— Я хочу, чтобы мою дочь наконец выписали. Я больше не доверяю врачам.
Алекс, сам не зная почему, улыбнулся и, вдруг расслабившись, откинулся на спинку кресла:
— Что ж, видимо, мне повезло. Я — не врач, я — похоронный агент.
***
Елена освоилась в кабинете куда быстрее, чем Алекс: молча поднялась, подошла к книжному шкафу, чтобы, не спросив разрешения, выудить зажатую между Фолкнером и Стейнбеком бутылку бурбона, и, захватив стаканы, так же молча вернулась к столу. И Алекс подумал, что проделывает она подобное, возможно, не в первый раз, но уточнять не стал. Он не хотел знать, что связывало отца с этой женщиной. Как не хотел ничего знать и о ее дочери. Но пауза затянулась, за окном сгустился осенний туманный вечер, а стоявшая на подоконнике высохшая тыквенная голова так и манила достать из кармана спички, зажечь свечу да неотрывно смотреть, как сквозь неровные прорези сочится теплый оранжевый свет.
Но вместо этого Алекс взял с подоконника покрытый лаком крохотный птичий череп, сжал в кулаке, чувствуя, как острый, окрашенный в черный клюв неприятно царапает кожу, и спросил для галочки, как для галочки соболезновала ему Елена:
— Ваша дочь больна чем-то… неизлечимым?
Елена, к его удивлению, рассмеялась. Громко, но надломлено и некрасиво.
— Хотела бы я знать.
Алекс непонимающе сощурился, но объяснений не дождался. И оттого в очередной раз задался вопросом, какого черта она вообще здесь забыла? Зачем сидит перед ним, помрачневшая, кусает губы, теребит кожаный ремешок, плотно обхвативший запястье, потирает тонкими пальцами тигровый глаз, вправленный в серебряный ободок, а затем — впивается ногтями в ладонь, оставляет следы… И какого черта сам Алекс делает здесь, в этом доме, чужом и мрачном? Зачем сидит в отцовском кресле, будто в своем, дышит спертым воздухом, сжимает в кулаке череп несчастной птицы да невольно согревает беспомощным жалким теплом, которого самому не хватало…

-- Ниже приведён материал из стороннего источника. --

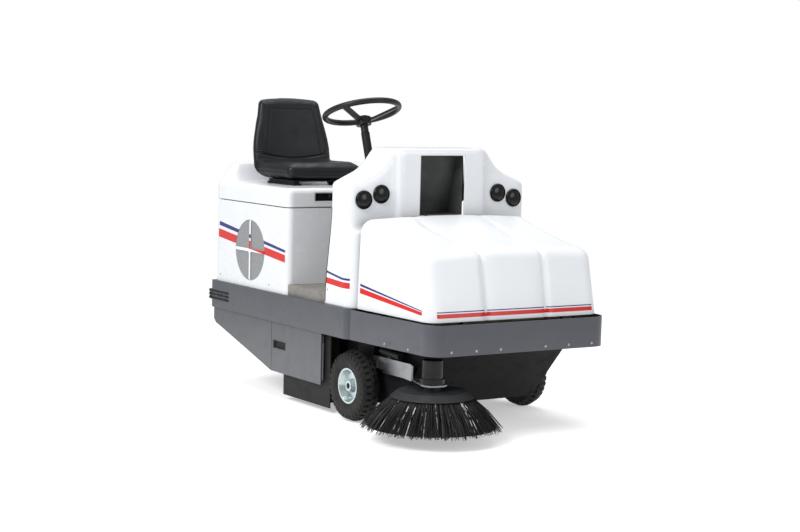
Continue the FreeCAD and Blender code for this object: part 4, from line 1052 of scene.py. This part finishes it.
@dataclass
class MainBrush:
    """The roller: a core with rows of tufts in a shallow chevron."""

    rows: int = 10
    tufts: int = 44
    core: float = 0.060
    bore: float = 0.014
    root: float = 0.005
    tip: float = 0.010
    tuck: float = 0.004
    chevron: float = 0.5
    seed: int = 9

    def build(self) -> bpy.types.Object:
        """Models the core and its tufts."""
        low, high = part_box("main_brush")
        centre = (low + high) / 2
        radius, half = (high.z - low.z) / 2, (high.x - low.x) / 2
        rng = random.Random(self.seed)
        form = Form()
        tone = form.bm.verts.layers.float.new("tone")
        core = [(self.bore, -half), (self.core, -half), (self.core, half), (self.bore, half)]
        form.lathe(core, centre, Vector((1, 0, 0)), 48)
        pitch = 2 * half / self.tufts
        for row in range(self.rows):
            for i in range(self.tufts):
                x = -half + (i + 0.5) * pitch
                angle = 2 * math.pi * row / self.rows + abs(x) / half * self.chevron
                angle += rng.uniform(-0.03, 0.03)
                verts = bmesh.ops.create_cone(form.bm, cap_ends=True, cap_tris=True, segments=6,
                                              radius1=self.root, radius2=self.tip,
                                              depth=radius - self.core + self.tuck)["verts"]
                shade = rng.random() * 0.9
                lift = (radius + self.core - self.tuck) / 2
                place = Matrix.Translation(centre + Vector((x, 0, 0))) @ Matrix.Rotation(angle, 4, "X")
                for vert in verts:
                    vert.co = place @ (vert.co + Vector((0, 0, lift - 0.0003)))
                    vert[tone] = shade
        bmesh.ops.recalc_face_normals(form.bm, faces=form.bm.faces)
        return Piece("roller_bristles", "main_brush", Finishes.BRISTLE, "bristle", ("main_brush",)).make(form)


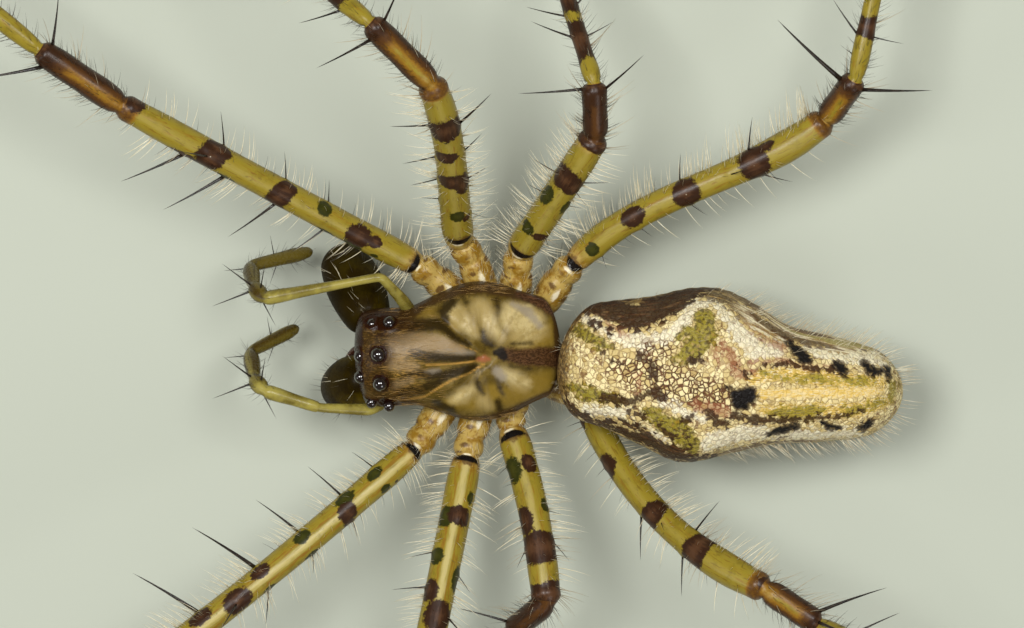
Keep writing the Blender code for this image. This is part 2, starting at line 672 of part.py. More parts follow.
def main():
    clear_scene()
    parts = collection("tetragnatha_quasimodo_spider")
    cutters = collection("cutters")
    looks = {name: material(name) for name in COLOURS}
    make_carapace(parts, cutters, looks["carapace"])
    drop(cutters)
    make_eyes(parts, looks["eye"])
    make_abdomen(parts, looks["abdomen"])
    make_spinnerets(parts, looks["abdomen"])
    make_sternum(parts, looks["sternum"])
    make_mouthparts(parts, looks["sternum"])
    for side in CHELICERAE:
        make_chelicera(side, parts, looks["chelicera"])
        make_palp(side, parts, looks["palp"])
    draw = random.Random(SEED)
    for name in LEGS:
        make_leg(name, parts, looks["leg"], draw)
    to_footprint_middle(parts)


main()
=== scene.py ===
"""Looks of the long-jawed spider: its skins, marks, eyes, spines and hair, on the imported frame.

The animal's own frame is in millimetres: the head looks along -X, its right side is +Y, the floor is
z = 0 and the point under the fovea of the carapace is the origin. Marks of carapace and abdomen are laid
out on a plan seen from above and a little from the animal's right, in plan units of 0.0175 mm.
"""
import math

import bpy
import numpy as np
from bpy.props import FloatProperty, FloatVectorProperty, IntProperty, PointerProperty
from mathutils import Matrix, Vector


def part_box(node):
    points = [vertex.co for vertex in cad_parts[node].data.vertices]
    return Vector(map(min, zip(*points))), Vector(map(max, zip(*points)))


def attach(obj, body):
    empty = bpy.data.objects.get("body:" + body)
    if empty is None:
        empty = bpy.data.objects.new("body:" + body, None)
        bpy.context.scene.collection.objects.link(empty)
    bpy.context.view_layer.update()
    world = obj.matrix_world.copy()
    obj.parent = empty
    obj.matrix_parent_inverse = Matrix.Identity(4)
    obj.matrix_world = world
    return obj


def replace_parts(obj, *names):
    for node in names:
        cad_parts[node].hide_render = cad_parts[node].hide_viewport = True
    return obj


bl_info = {
    "name": "Long-jawed spider",
    "version": (1, 0, 0),
    "blender": (4, 5, 0),
    "location": "View3D > Sidebar > Spider",
    "description": "Builds the skins, eyes, spines and hair of a still long-jawed spider",
    "category": "Add Mesh",
}

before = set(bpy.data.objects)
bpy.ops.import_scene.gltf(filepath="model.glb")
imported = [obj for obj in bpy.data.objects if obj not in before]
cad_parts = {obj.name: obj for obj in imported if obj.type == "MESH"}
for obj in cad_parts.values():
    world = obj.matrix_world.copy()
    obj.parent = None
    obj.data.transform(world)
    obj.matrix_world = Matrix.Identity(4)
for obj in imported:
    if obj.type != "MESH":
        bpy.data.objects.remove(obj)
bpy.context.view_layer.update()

MM = 0.001
UP = np.array([0.0, 0.0, 1.0])


def box_middle(node):
    low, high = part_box(node)
    return 0.5 * (np.array(low) + np.array(high))


# Eyes: centre and radius in the animal's frame
EYES = {
    "pme_r": ((-1.85, 0.08, 2.76), 0.136), "pme_l": ((-1.82, -0.44, 2.76), 0.130),
    "ame_r": ((-2.16, -0.01, 2.46), 0.120), "ame_l": ((-2.17, -0.38, 2.46), 0.110),
    "ale_r": ((-1.96, 0.55, 2.40), 0.105), "ple_r": ((-1.66, 0.60, 2.52), 0.115),
    "ale_l": ((-1.98, -0.85, 2.38), 0.105), "ple_l": ((-1.67, -0.89, 2.50), 0.105),
}
# The frame's origin is the middle of the footprint, so one eye tells where the animal's own origin is
PLACE = box_middle("eye_pme_r") - np.array(EYES["pme_r"][0]) * MM

# The plan that marks are laid out on: its lean, its unit and where the fovea lies on it
PLAN_LEAN = math.radians(11)
PLAN_UNIT = 0.0175
PLAN_FOVEA = (484.0, 359.0)
FOVEA_HEIGHT = 2.75

# Legs
LENGTHS = {1: (6.20, 1.75, 6.30, 6.50, 1.40), 2: (4.40, 1.60, 4.20, 4.40, 1.15),
           3: (3.27, 1.05, 2.10, 2.30, 0.80), 4: (5.18, 1.10, 3.90, 4.40, 1.00)}
PIECES = ("coxa", "trochanter", "femur", "patella", "tibia", "metatarsus", "tarsus")
FOOT_Z = 0.11
# Thickness of each pair of legs: from the patella on, and of the femur
LEG_TAPER = {1: 1.0, 2: 0.97, 3: 0.92, 4: 0.95}
FEMUR_TAPER = {1: 1.0, 2: 1.10, 3: 1.10, 4: 0.99}
# How far the dark crescent is moved along, and how thick the coat is ahead and behind
CRESCENT_SHIFT = {"r2": 0.07, "l2": -0.09, "l1": -0.05, "r4": -0.05}
COAT_SIDES = {"r4": (1.2, 0.25), "l4": (0.2, 0.9), "r1": (0.5, 0.35), "l3": (0.4, 0.7)}
COXA_REACH = 0.22  # how far a coxa reaches in under the body past its joint
LEGS = {
    "r1": (
        (-0.39, 0.84, 1.66), (-0.91, 1.3, 1.8), (-1.18, 1.52, 1.85), (0.1, 0.0), (148.75, 14.5),
        (144.5, 6.0), (141.5, -3.0), (147.0, -35.0),
    ),
    "r2": (
        (0.03, 0.91, 1.66), (-0.22, 1.63, 1.8), (-0.43, 1.95, 1.95), (0.12, -0.1, -1.0), (98.2, 40.5),
        (133.0, 13.9), (147.0, -35.0), (146.0, -35.0),
    ),
    "r3": (
        (0.54, 0.91, 1.64), (0.58, 1.4, 1.8), (0.61, 1.75, 1.9), (0.1, 0.0), (60.7, 33.5), (92.0, 16.9),
        (109.5, -40.0), (106.0, -42.0),
    ),
    "r4": (
        (1.07, 0.8, 1.62), (1.37, 1.29, 1.75), (1.58, 1.54, 1.85), (0.1, 0.1, 3.2), (31.2, 6.0),
        (59.0, 30.6), (78.0, -7.0), (72.0, -35.0),
    ),
    "l1": (
        (-0.57, -0.86, 1.66), (-1.02, -1.5, 1.8), (-1.22, -1.77, 1.9), (0.1, 0.05), (-142.8, 16.9),
        (-142.0, 10.0), (-140.0, -8.0), (-144.0, -35.0),
    ),
    "l2": (
        (-0.04, -0.93, 1.66), (-0.25, -1.61, 1.8), (-0.3, -1.93, 1.9), (0.1, 0.0), (-102.4, 26.3),
        (-115.0, 6.0), (-128.0, -25.0), (-132.0, -35.0),
    ),
    "l3": (
        (0.53, -0.88, 1.6), (0.47, -1.2, 1.68), (0.47, -1.46, 1.74), (0.1, 0.1), (-77.3, 29.5),
        (-134.0, -33.0), (-125.0, -34.0), (-120.0, -35.0),
    ),
    "l4": (
        (1.12, -0.66, 1.46), (1.6, -0.9, 1.22), (1.83, -1.11, 1.16), (0.1, -0.45), (-40.8, 38.0),
        (-32.4, 10.0), (-33.0, -30.0), (-30.0, -38.0),
    ),
}
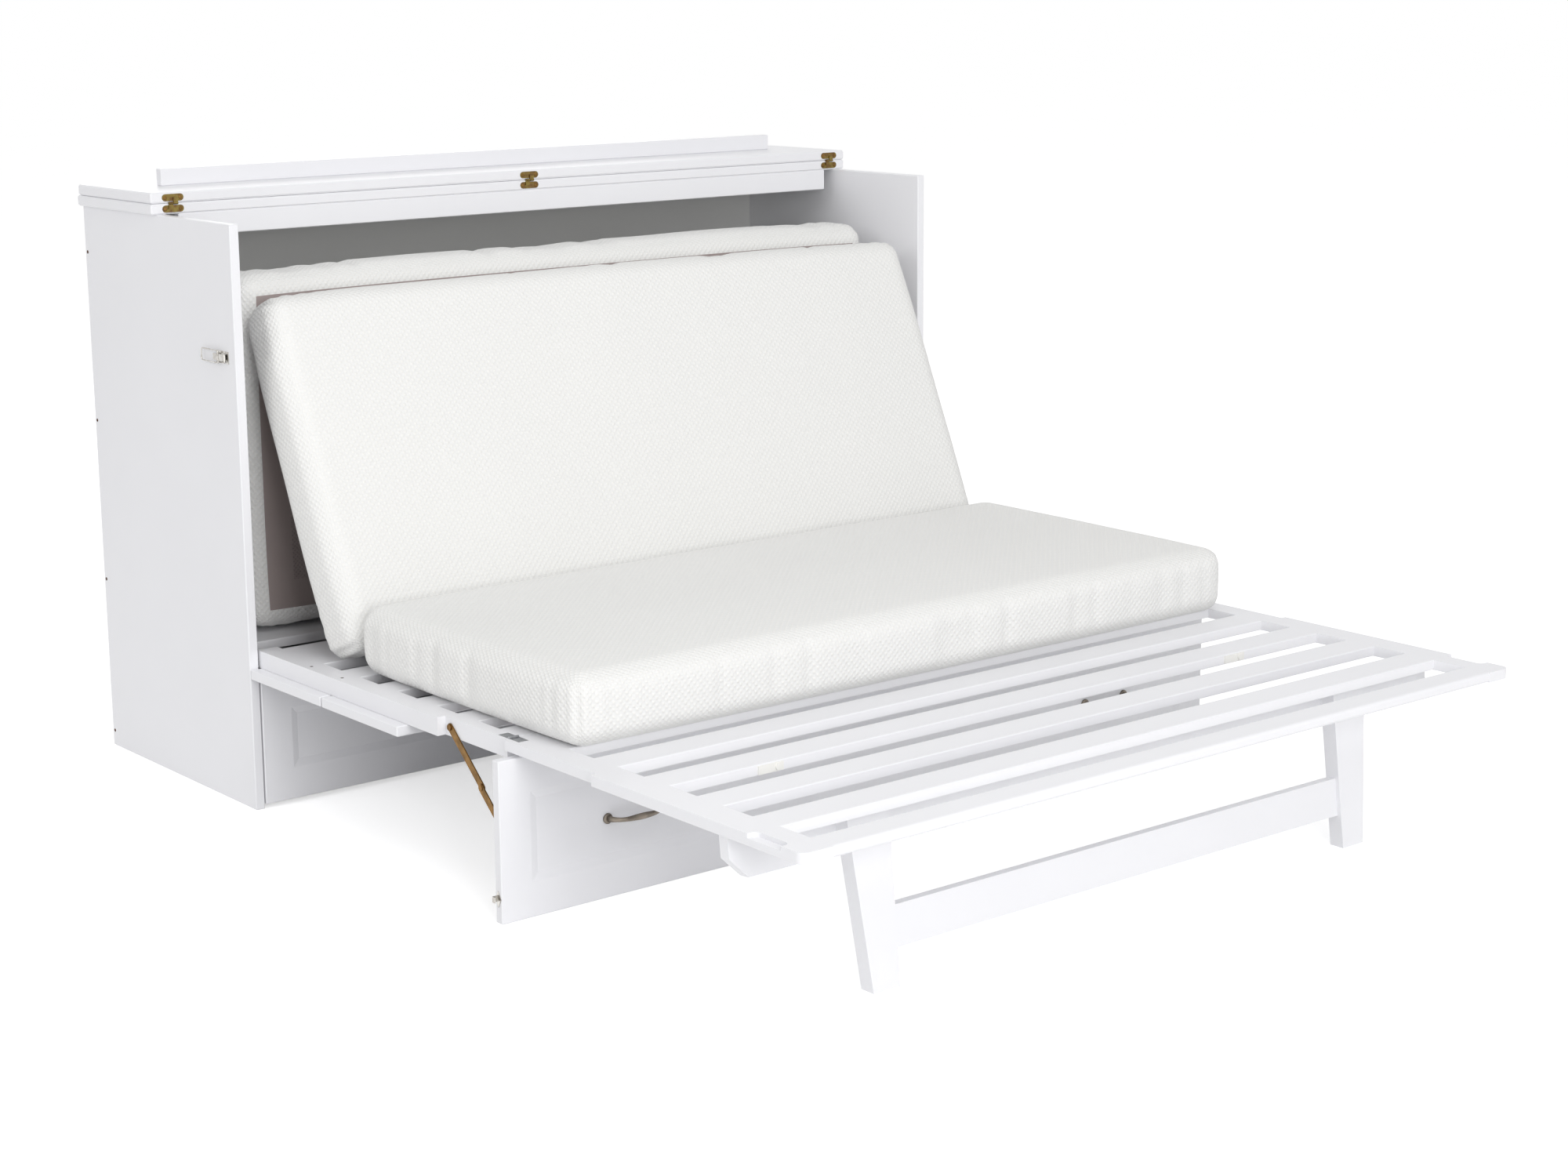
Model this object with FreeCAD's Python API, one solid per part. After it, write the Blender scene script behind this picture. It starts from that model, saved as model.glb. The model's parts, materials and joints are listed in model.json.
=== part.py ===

— Этот браслет… дочь подарила. — Голос Елены заставил Алекса очнуться и поднять глаза, но он все же успел заметить, как на его раскрывшейся ладони краснеет оставленная клювом глубокая ямка. — Говорит, тигровый глаз защищает от злых духов. Будто я верю в духов…
— Но ведь во что-то вы верите?
— В то, что моей дочери здесь не место. Здесь или в любой другой клетке!
— Почему вы говорите все это мне? — Недоумевая, нахмурился Алекс и в безотчетно защитном жесте сложил на груди руки. — Не я ее здесь запер.
— Ни вы и ни кто другой. Она сама себя заперла.
***
Бурбон оказался сладким до тошноты: каждый глоток оставлял на языке привкус карамели, марципана и миндаля. Алекс морщился, с неприязнью вдыхал тяжелый запах обожженного дерева, но продолжал пить.
И только на Елену бурбон подействовал благотворно: она заметно расслабилась, расправила обтянутые шелком плечи, а когда наконец заговорила, голос ее прозвучал мягко и вкрадчиво. И Алекс понял, она вовсе не испытывала его терпение: молчала, не находила слов, уходила от темы, но лишь потому, что давно уже не верила, будто ее услышат. А может, просто язык, на котором они теперь говорили, ничем в них не отзывался, так и остался чужим и куцым. Язык для формальностей и протоколов — не для вечерних посиделок в полутьме кабинета да за бутылкой паршивого бурбона.
— Я толком даже не знаю, какой моя дочь была прежде. — Елена подалась вперед, провела пальцем по чуть запылившейся этикетке и аккуратно отодвинула бутылку на середину стола, от греха подальше. — Ее воспитала бабушка. Мне пришлось уехать, я не могла взять с собой в неизвестность ребенка.